>> start Records

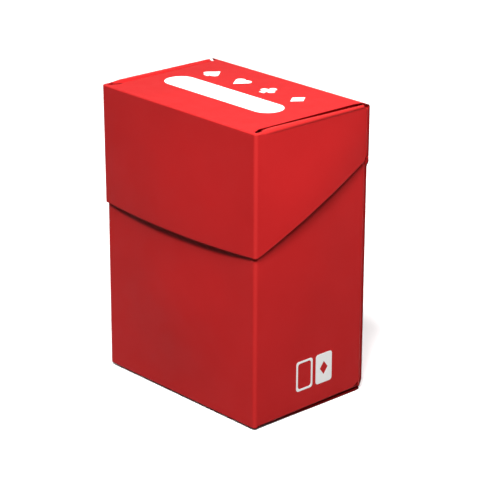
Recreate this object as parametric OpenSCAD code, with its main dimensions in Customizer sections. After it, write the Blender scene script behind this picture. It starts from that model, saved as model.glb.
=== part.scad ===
// Flip-top card deck box, folded from one scored polypropylene sheet.
// Millimetres. X runs across the wide front, the front faces -Y, the hinge line
// is at the back and +Z is up. The origin is the middle of the footprint on the
// surface that the closed box stands on.

/* [Box] */
// Width across the lid's outer faces
lid_w = 71.2; // [58:0.1:100]
// Depth from the lid's front face to the back panel's outer face
lid_d = 47.6; // [36:0.1:80]
// Height of the closed box
box_h = 95.4; // [78:0.1:125]

/* [Sheet] */
// Thickness of the plastic sheet
sheet_t = 0.5; // [0.35:0.01:0.7]
// Outer radius of a fold along a score line
fold_r = 1.2; // [0.75:0.01:1.5]
// Thickness of the sheet that is left in the hinge score
web_t = 0.2; // [0.1:0.01:0.3]
// Height of the hinge score
web_h = 0.6; // [0.3:0.05:1.2]

/* [Lid] */
// Height of the lid's back strip, from the hinge line to the top
strip_h = 17; // [12:0.1:24]
// Height of the lid's front panel at its two lower corners
lid_front_h = 38.8; // [30:0.1:48]
// How far the front panel's lower edge bows down at its middle
front_bow = 0.8; // [0.2:0.1:2]

/* [Body] */
// How far the front wall stands above the hinge line
front_rise = 2; // [0.5:0.1:2.5]
// Clear height between the side walls' top edges and the lid's top flaps
side_head = 3; // [1:0.1:6]
// Length of the sloping run at the front of each side wall's top edge
side_slope = 15; // [8:0.1:20]
// Height over which the back panel widens to the lid's width, below the hinge
flare_h = 3; // [1:0.1:6]

/* [Flaps] */
// Width of the two flaps folded in behind the back panel
back_flap_w = 14; // [8:0.1:20]
// Width of the two flaps folded in over the bottom panel
bottom_flap_w = 24; // [12:0.1:26]
// Width of the two flaps folded in under the lid's top panel
top_flap_w = 20; // [12:0.1:26]
// Width of the two flaps folded in behind the lid's back strip
lid_back_flap_w = 12; // [8:0.1:20]
// Taper at the two ends of a flap
flap_taper = 3; // [1:0.1:5]

/* [Fits] */
// Clear space between the body's walls and the lid, each side
lid_gap = 0.25; // [0.2:0.01:0.5]
// How far the cut edges of the outer panels stop inside the side faces
edge_in = 0.2; // [0.1:0.01:0.3]
// How far the top panel's cut edges stop inside the lid's side faces
top_edge_in = 3.2; // [2.8:0.1:6]
// Space kept where the ends of two flaps come close
flap_gap = 0.3; // [0.2:0.01:0.6]
// Radius of the relief holes where three folds of the lid meet
relief_r = 0.55; // [0.3:0.01:0.7]

/* [Divider] */
// Thickness of the loose divider card
divider_t = 0.5; // [0.4:0.01:0.8]
// Corner radius of the divider card
divider_r = 3; // [1:0.1:6]
// Play at each side edge of the divider card
divider_play = 0.5; // [0.3:0.01:1]
// Clear space between the divider card and the back flaps
divider_gap = 0.6; // [0.4:0.01:1]
// Clear height under the divider card
divider_lift = 0.3; // [0.2:0.01:0.6]
// Clear height between the divider card and the lid's top flaps
divider_head = 4.7; // [2:0.1:8]

/* [Print] */
// Thickness of the printed ink
ink_t = 0.04; // [0.03:0.01:0.08]
// Length of the write-on field on the lid
field_l = 50.2; // [40:0.1:54]
// Height of the write-on field on the lid
field_h = 10.5; // [8:0.1:12]
// Height of each suit mark on the lid
suit_h = 6.4; // [4:0.1:7]
// Distance between two suit marks
suit_pitch = 13; // [9:0.1:14]
// Distance from the lid's middle to the prints' middle, towards the left
print_left = 1.9; // [0:0.1:2.5]
// Height of one card in the mark on the right side
card_h = 10; // [6:0.1:12]

/* [Hidden] */
$fn = 96;
red = [0.78, 0.15, 0.17];
white = [0.97, 0.97, 0.96];
frosted = [0.90, 0.91, 0.92];

// Planes of the sheet's faces
lid_half = lid_w / 2;
lid_front_y = -lid_d / 2;
back_y = lid_d / 2;
lid_step = sheet_t + lid_gap;
body_half = lid_half - lid_step;
body_front_y = lid_front_y + lid_step;
hinge_z = box_h - strip_h;
lid_low_z = box_h - lid_front_h;
inner_back_y = back_y - sheet_t;      // back flaps lie against this plane
inner_top_z = box_h - sheet_t;        // top flaps lie against this plane
flap_floor_z = 2 * sheet_t;           // top of the bottom flaps
flap_ceiling_z = box_h - 2 * sheet_t; // underside of the top flaps
wall_top_z = hinge_z + front_rise;
side_top_z = flap_ceiling_z - side_head;

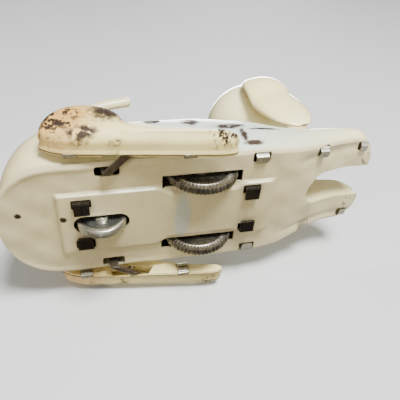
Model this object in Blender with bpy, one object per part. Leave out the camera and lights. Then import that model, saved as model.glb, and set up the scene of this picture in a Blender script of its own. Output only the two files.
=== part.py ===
"""Clockwork tin puppy: lithographed-tin body on three wheels, swinging hind legs, celluloid head.

Lengths below are in millimetres and are scaled to metres when a mesh is made.
The toy stands on its wheels on z = 0, faces -Y, and its left side is +X.
"""
import bpy
import bmesh
import math
from mathutils import Matrix, Vector

for old in list(bpy.data.objects):
    bpy.data.objects.remove(old, do_unlink=True)

MM = 0.001

# body
BODY_REAR = 64.2
BODY_FRONT = 64.5
BODY_HALF = 22.0
BODY_BULGE = 24.2
BODY_TOP = 33.5
BELLY_Z = 8.0
TIN = 0.7
GAP = 0.3

# running gear
DRIVE_R = 12.0
DRIVE_T = 2.4
DRIVE_X = 13.4
REAR_R = 8.0
REAR_T = 3.0
REAR_Y = 33.0
AXLE_R = 0.9

# clockwork
PLATE_X = 9.0
PLATE_T = 0.8
MODULE = 0.4
GREAT_N = 54
PINION_N = 12
SECOND_N = 48
KEY_Y = 14.0
KEY_Z = 28.5

# legs
LEG_IN = 26.0
LEG_OUT = 33.6
LEG_REAR = 48.5
LEG_TOE = -8.5
HAUNCH_Y = 36.5
HAUNCH_Z = 13.8
HAUNCH_R = 12.0

# head
HEAD_C = Vector((0.0, -33.0, 57.0))
HEAD_R = 18.8
HEAD_T = 1.0


def mesh_object(name, verts, faces):
    mesh = bpy.data.meshes.new(name)
    mesh.from_pydata([tuple(Vector(v) * MM) for v in verts], [], faces)
    mesh.validate()
    bm = bmesh.new()
    bm.from_mesh(mesh)
    bmesh.ops.recalc_face_normals(bm, faces=bm.faces[:])
    bm.to_mesh(mesh)
    bm.free()
    obj = bpy.data.objects.new(name, mesh)
    bpy.context.scene.collection.objects.link(obj)
    return obj


def loft(name, rings, caps=True):
    """Skin a list of equal-length closed rings."""
    n = len(rings[0])
    verts = [p for ring in rings for p in ring]
    faces = []
    for i in range(len(rings) - 1):
        for j in range(n):
            a = i * n + j
            b = i * n + (j + 1) % n
            faces.append((a, b, b + n, a + n))
    if caps:
        faces.append(tuple(range(n)))
        faces.append(tuple((len(rings) - 1) * n + j for j in range(n)))
    return mesh_object(name, verts, faces)


def apply_modifiers(obj):
    graph = bpy.context.evaluated_depsgraph_get()
    mesh = bpy.data.meshes.new_from_object(obj.evaluated_get(graph))
    obj.modifiers.clear()
    obj.data = mesh
    return obj


def boolean(obj, tool, operation="DIFFERENCE"):
    mod = obj.modifiers.new("cut", "BOOLEAN")
    mod.operation = operation
    mod.solver = "EXACT"
    mod.object = tool
    apply_modifiers(obj)
    bpy.data.objects.remove(tool, do_unlink=True)
    return obj


def union(obj, *others):
    for other in others:
        boolean(obj, other, "UNION")
    return obj


def cut(obj, *others):
    for other in others:
        boolean(obj, other, "DIFFERENCE")
    return obj


def prism_z(name, outline, z0, z1):
    return loft(name, [[(x, y, z0) for x, y in outline], [(x, y, z1) for x, y in outline]])


def prism_x(name, outline, x0, x1):
    """Outline of (y, z) points extruded along x."""
    return loft(name, [[(x0, y, z) for y, z in outline], [(x1, y, z) for y, z in outline]])


def box(name, lo, hi):
    outline = [(lo[0], lo[1]), (hi[0], lo[1]), (hi[0], hi[1]), (lo[0], hi[1])]
    return prism_z(name, outline, lo[2], hi[2])


def circle(cy, cz, r, n=24, start=0.0):
    return [(cy + r * math.cos(start + math.tau * i / n), cz + r * math.sin(start + math.tau * i / n)) for i in range(n)]


def disc(name, cy, cz, r, x0, x1, n=24):
    return prism_x(name, circle(cy, cz, r, n), x0, x1)


def rounded(w, d, r, n=5, cx=0.0, cy=0.0):
    """Rounded rectangle of size w by d."""
    pts = []
    for k, (sx, sy) in enumerate([(1, 1), (-1, 1), (-1, -1), (1, -1)]):
        for i in range(n + 1):
            a = math.pi / 2 * (k + i / n)
            pts.append((cx + sx * (w / 2 - r) + r * math.cos(a), cy + sy * (d / 2 - r) + r * math.sin(a)))
    return pts


def smooth(a, b, t):
    t = min(1.0, max(0.0, (t - a) / (b - a)))
    return t * t * (3 - 2 * t)


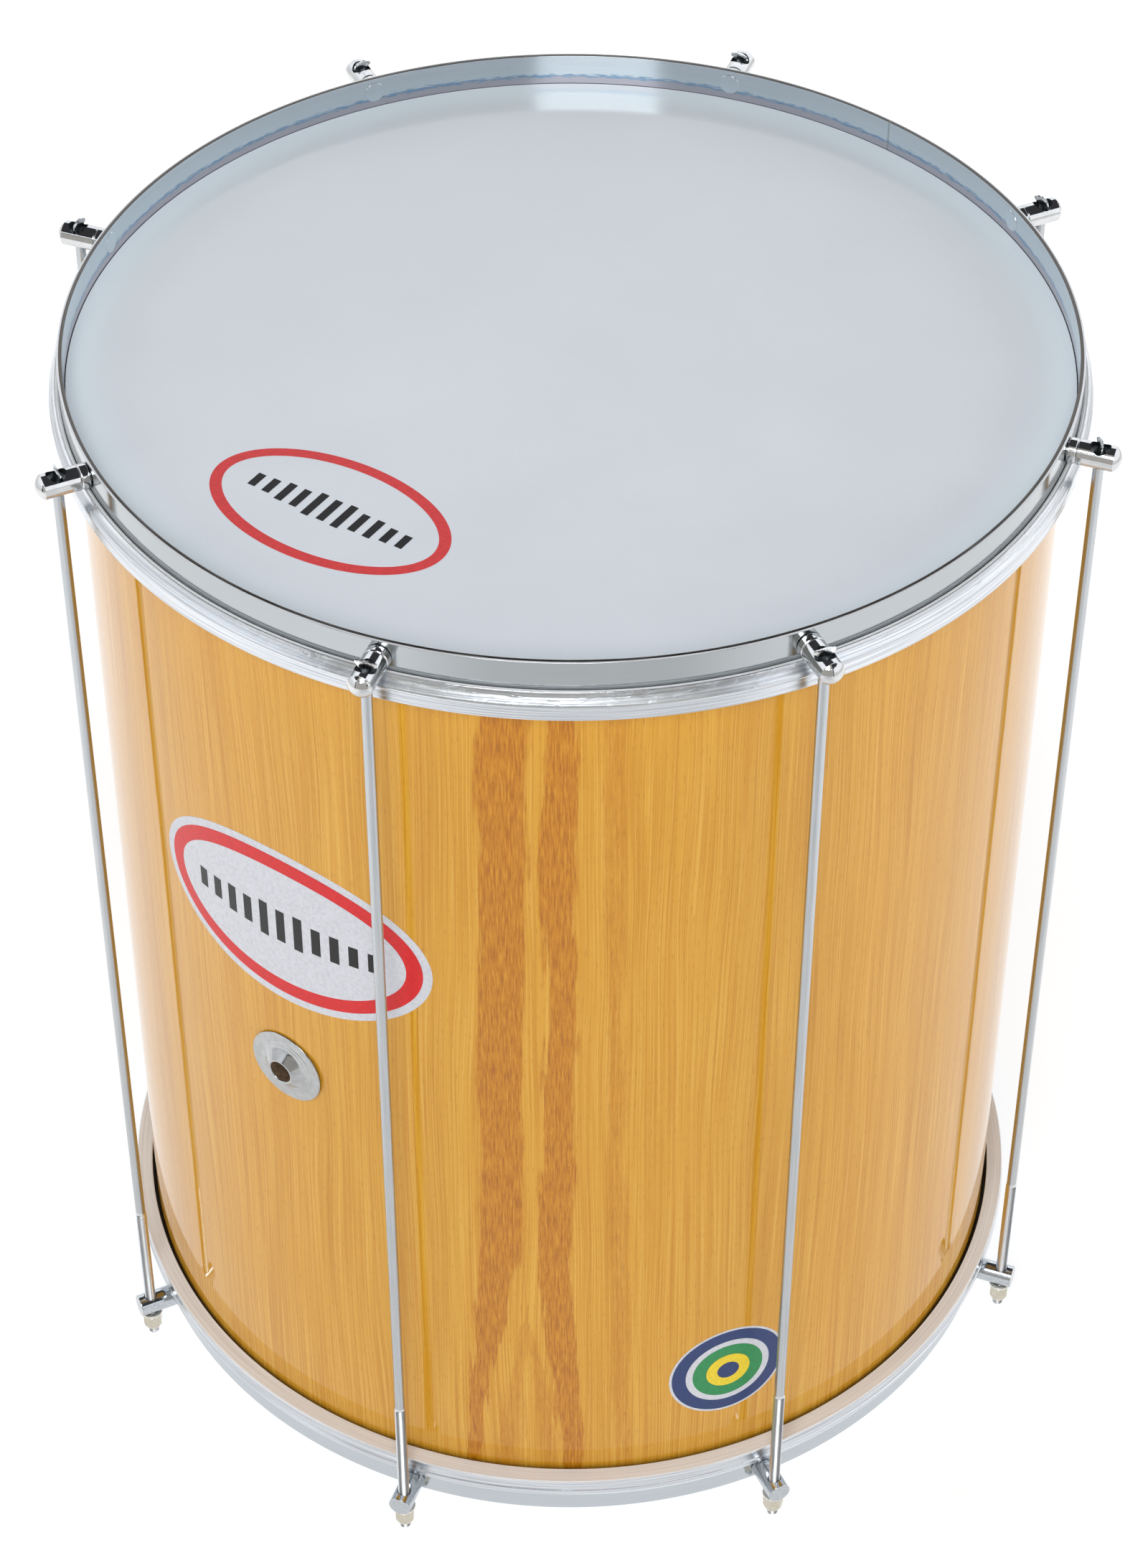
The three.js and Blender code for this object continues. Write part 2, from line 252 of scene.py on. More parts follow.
# %% World: bright walls, a dark ceiling, and a dim gap behind the camera
WALL_LEFT, WALL_RIGHT, WALL_TOP = (1.04, 1.06, 1.08), (1.42, 1.42, 1.42), (1.36, 1.40, 1.46)
CEILING, SKY_FLOOR = (0.05, 0.05, 0.055), (0.95, 0.95, 0.95)
GAP_EDGE, GAP = (0.02, 0.02, 0.02), (0.56, 0.54, 0.50)
CAMERA_WAY = (-0.19, -0.98)  # the level direction from the drum to the camera
CEILING_RISE = 0.075  # how much higher the ceiling's edge stands at the back
world = bpy.data.worlds.new("studio")
bpy.context.scene.world = world
world.use_nodes = True
sky = Wiring(world.node_tree)
sky.tree.nodes.clear()

ways = sky.add("ShaderNodeSeparateXYZ", sky.add("ShaderNodeTexCoord").outputs["Generated"])
across, towards_back, upwards = ways.outputs
level = sky.sum("POWER", sky.minus(1.0, sky.times(upwards, upwards)), 0.5)
to_camera = sky.times(across, CAMERA_WAY[0])
to_camera = sky.plus(to_camera, sky.times(towards_back, CAMERA_WAY[1]))
to_camera = sky.over(to_camera, level)
walls = sky.mix(sky.range(across, -0.6, 0.6), WALL_LEFT, WALL_RIGHT)
walls = sky.mix(sky.range(upwards, 0.08, 0.42), walls, WALL_TOP)
room = sky.mix(sky.range(upwards, -0.06, 0.0), SKY_FLOOR, walls)
gap = sky.mix(sky.range(to_camera, 0.77, 0.81), GAP_EDGE, GAP)
lit_band = sky.times(sky.range(upwards, 0.42, 0.45), sky.range(upwards, 0.58, 0.54))
in_gap = sky.times(sky.range(to_camera, 0.72, 0.75), sky.minus(1.0, lit_band))
in_gap = sky.times(in_gap, sky.range(upwards, 0.93, 0.86))
ceiling = sky.minus(upwards, sky.times(towards_back, CEILING_RISE))
room = sky.mix(sky.range(ceiling, 0.55, 0.585), room, CEILING)
around_drum = sky.mix(in_gap, room, gap)
seen = sky.mix(sky.add("ShaderNodeLightPath").outputs["Is Camera Ray"], around_drum, (1, 1, 1))
sky_shader = sky.add("ShaderNodeBackground", seen, 1.0)
sky.wire(sky_shader.outputs[0], sky.add("ShaderNodeOutputWorld").inputs["Surface"])
bpy.context.scene.view_settings.view_transform = "Standard"
print("world nodes:", len(sky.tree.nodes))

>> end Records

Directive: In the listing above, please print only the lines from the first one to the line where "front_bow = 0.8; // [0.2:0.1:2]" appears, exactly as written, both of those lines included.

Exercise response:
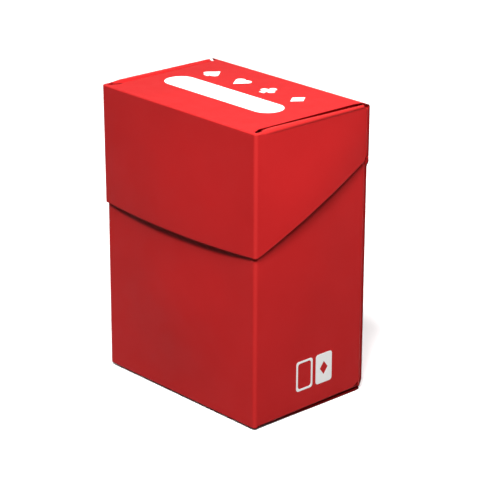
Recreate this object as parametric OpenSCAD code, with its main dimensions in Customizer sections. After it, write the Blender scene script behind this picture. It starts from that model, saved as model.glb.
=== part.scad ===
// Flip-top card deck box, folded from one scored polypropylene sheet.
// Millimetres. X runs across the wide front, the front faces -Y, the hinge line
// is at the back and +Z is up. The origin is the middle of the footprint on the
// surface that the closed box stands on.

/* [Box] */
// Width across the lid's outer faces
lid_w = 71.2; // [58:0.1:100]
// Depth from the lid's front face to the back panel's outer face
lid_d = 47.6; // [36:0.1:80]
// Height of the closed box
box_h = 95.4; // [78:0.1:125]

/* [Sheet] */
// Thickness of the plastic sheet
sheet_t = 0.5; // [0.35:0.01:0.7]
// Outer radius of a fold along a score line
fold_r = 1.2; // [0.75:0.01:1.5]
// Thickness of the sheet that is left in the hinge score
web_t = 0.2; // [0.1:0.01:0.3]
// Height of the hinge score
web_h = 0.6; // [0.3:0.05:1.2]

/* [Lid] */
// Height of the lid's back strip, from the hinge line to the top
strip_h = 17; // [12:0.1:24]
// Height of the lid's front panel at its two lower corners
lid_front_h = 38.8; // [30:0.1:48]
// How far the front panel's lower edge bows down at its middle
front_bow = 0.8; // [0.2:0.1:2]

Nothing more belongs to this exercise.